Collection entries
'''

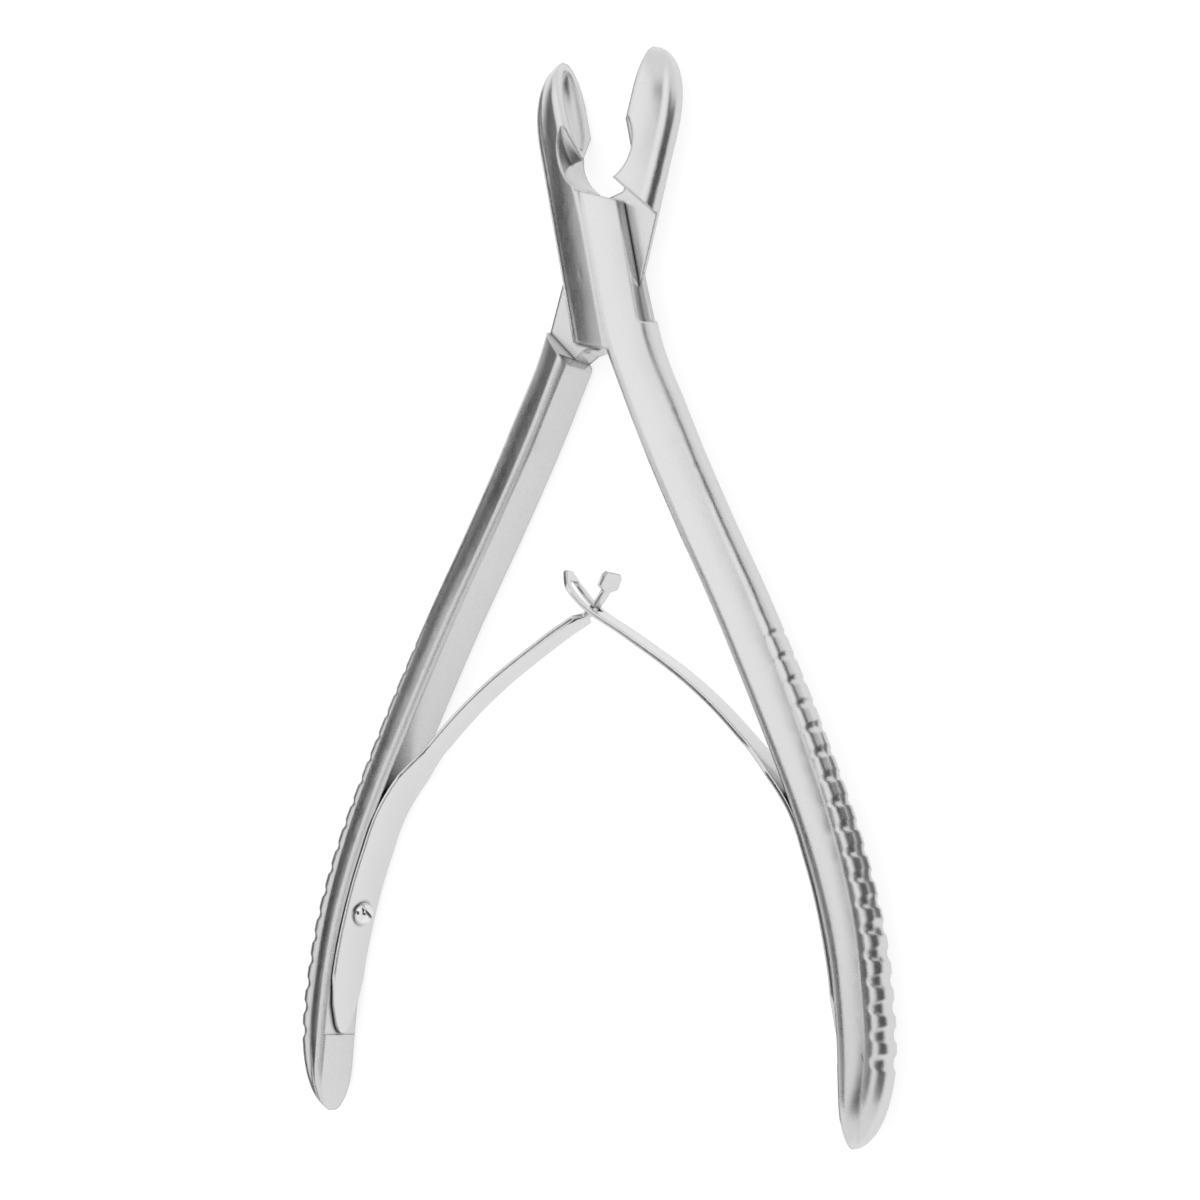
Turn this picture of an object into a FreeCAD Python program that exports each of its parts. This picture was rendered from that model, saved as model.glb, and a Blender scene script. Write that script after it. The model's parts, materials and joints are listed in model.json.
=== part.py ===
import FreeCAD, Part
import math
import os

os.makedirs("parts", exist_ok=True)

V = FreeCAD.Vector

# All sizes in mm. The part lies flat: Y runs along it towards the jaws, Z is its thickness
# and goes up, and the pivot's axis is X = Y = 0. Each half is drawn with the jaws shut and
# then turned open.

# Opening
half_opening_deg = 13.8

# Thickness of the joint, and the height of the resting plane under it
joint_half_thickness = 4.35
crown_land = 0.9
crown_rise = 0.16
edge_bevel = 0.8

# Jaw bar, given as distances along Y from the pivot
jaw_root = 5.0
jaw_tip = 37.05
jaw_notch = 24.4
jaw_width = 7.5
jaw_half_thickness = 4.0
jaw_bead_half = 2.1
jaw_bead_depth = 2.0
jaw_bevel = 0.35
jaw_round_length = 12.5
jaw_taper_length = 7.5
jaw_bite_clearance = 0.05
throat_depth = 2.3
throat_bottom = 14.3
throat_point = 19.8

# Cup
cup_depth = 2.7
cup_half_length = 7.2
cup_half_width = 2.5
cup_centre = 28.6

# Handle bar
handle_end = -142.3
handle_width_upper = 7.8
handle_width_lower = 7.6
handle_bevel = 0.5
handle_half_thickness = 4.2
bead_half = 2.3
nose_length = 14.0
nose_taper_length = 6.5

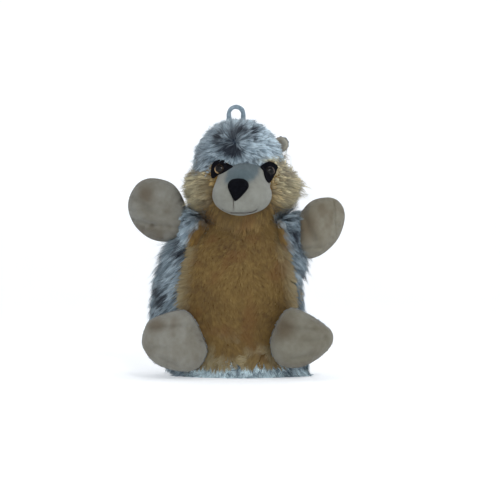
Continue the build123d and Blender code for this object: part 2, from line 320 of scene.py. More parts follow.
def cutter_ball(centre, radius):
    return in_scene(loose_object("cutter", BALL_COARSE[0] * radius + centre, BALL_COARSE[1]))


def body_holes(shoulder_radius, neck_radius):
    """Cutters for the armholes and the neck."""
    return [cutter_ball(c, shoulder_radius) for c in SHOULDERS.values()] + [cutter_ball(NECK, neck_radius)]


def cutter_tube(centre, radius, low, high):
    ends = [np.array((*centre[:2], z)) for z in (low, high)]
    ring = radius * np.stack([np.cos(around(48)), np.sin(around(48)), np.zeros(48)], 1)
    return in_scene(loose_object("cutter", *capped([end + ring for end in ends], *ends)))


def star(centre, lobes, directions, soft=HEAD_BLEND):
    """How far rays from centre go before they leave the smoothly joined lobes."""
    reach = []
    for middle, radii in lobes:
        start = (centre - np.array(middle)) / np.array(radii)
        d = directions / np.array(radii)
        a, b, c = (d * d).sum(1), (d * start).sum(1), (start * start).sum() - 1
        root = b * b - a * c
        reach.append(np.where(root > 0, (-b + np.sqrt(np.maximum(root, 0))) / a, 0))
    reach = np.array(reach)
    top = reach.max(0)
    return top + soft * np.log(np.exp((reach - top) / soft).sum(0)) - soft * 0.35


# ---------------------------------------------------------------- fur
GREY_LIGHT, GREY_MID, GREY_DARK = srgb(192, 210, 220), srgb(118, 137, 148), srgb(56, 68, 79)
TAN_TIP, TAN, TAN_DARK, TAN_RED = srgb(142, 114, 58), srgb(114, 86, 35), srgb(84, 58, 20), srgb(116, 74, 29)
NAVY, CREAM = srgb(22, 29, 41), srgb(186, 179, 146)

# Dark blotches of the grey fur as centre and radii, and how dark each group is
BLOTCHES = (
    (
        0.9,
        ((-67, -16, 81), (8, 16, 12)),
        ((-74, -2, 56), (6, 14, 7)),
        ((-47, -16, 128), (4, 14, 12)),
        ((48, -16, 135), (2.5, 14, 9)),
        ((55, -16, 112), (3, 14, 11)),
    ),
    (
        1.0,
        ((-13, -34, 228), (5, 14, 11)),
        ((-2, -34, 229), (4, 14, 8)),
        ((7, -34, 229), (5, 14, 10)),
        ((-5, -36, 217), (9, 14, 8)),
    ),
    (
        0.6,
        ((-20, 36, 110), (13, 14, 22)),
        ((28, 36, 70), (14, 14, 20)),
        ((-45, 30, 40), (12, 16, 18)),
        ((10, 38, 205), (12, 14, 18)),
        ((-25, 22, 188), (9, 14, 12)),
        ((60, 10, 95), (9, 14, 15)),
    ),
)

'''

• **GOAL**: Restate exactly the records above from their first line through the line that holds "cup_centre = 28.6", please, including both and leaving out all others.

• **SOLUTION BELOW**:
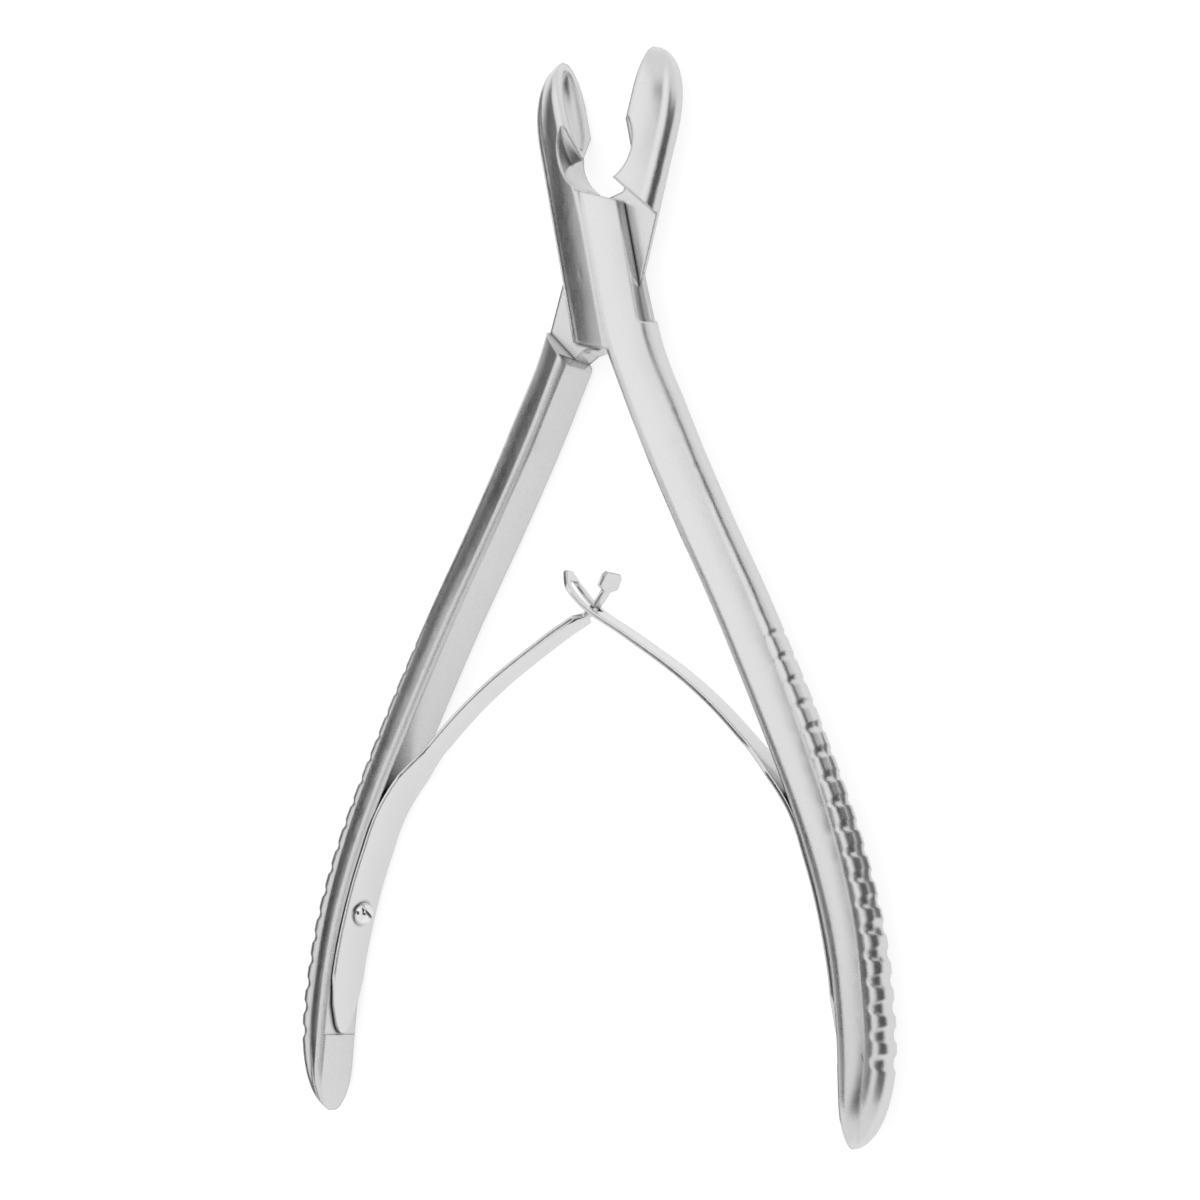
Turn this picture of an object into a FreeCAD Python program that exports each of its parts. This picture was rendered from that model, saved as model.glb, and a Blender scene script. Write that script after it. The model's parts, materials and joints are listed in model.json.
=== part.py ===
import FreeCAD, Part
import math
import os

os.makedirs("parts", exist_ok=True)

V = FreeCAD.Vector

# All sizes in mm. The part lies flat: Y runs along it towards the jaws, Z is its thickness
# and goes up, and the pivot's axis is X = Y = 0. Each half is drawn with the jaws shut and
# then turned open.

# Opening
half_opening_deg = 13.8

# Thickness of the joint, and the height of the resting plane under it
joint_half_thickness = 4.35
crown_land = 0.9
crown_rise = 0.16
edge_bevel = 0.8

# Jaw bar, given as distances along Y from the pivot
jaw_root = 5.0
jaw_tip = 37.05
jaw_notch = 24.4
jaw_width = 7.5
jaw_half_thickness = 4.0
jaw_bead_half = 2.1
jaw_bead_depth = 2.0
jaw_bevel = 0.35
jaw_round_length = 12.5
jaw_taper_length = 7.5
jaw_bite_clearance = 0.05
throat_depth = 2.3
throat_bottom = 14.3
throat_point = 19.8

# Cup
cup_depth = 2.7
cup_half_length = 7.2
cup_half_width = 2.5
cup_centre = 28.6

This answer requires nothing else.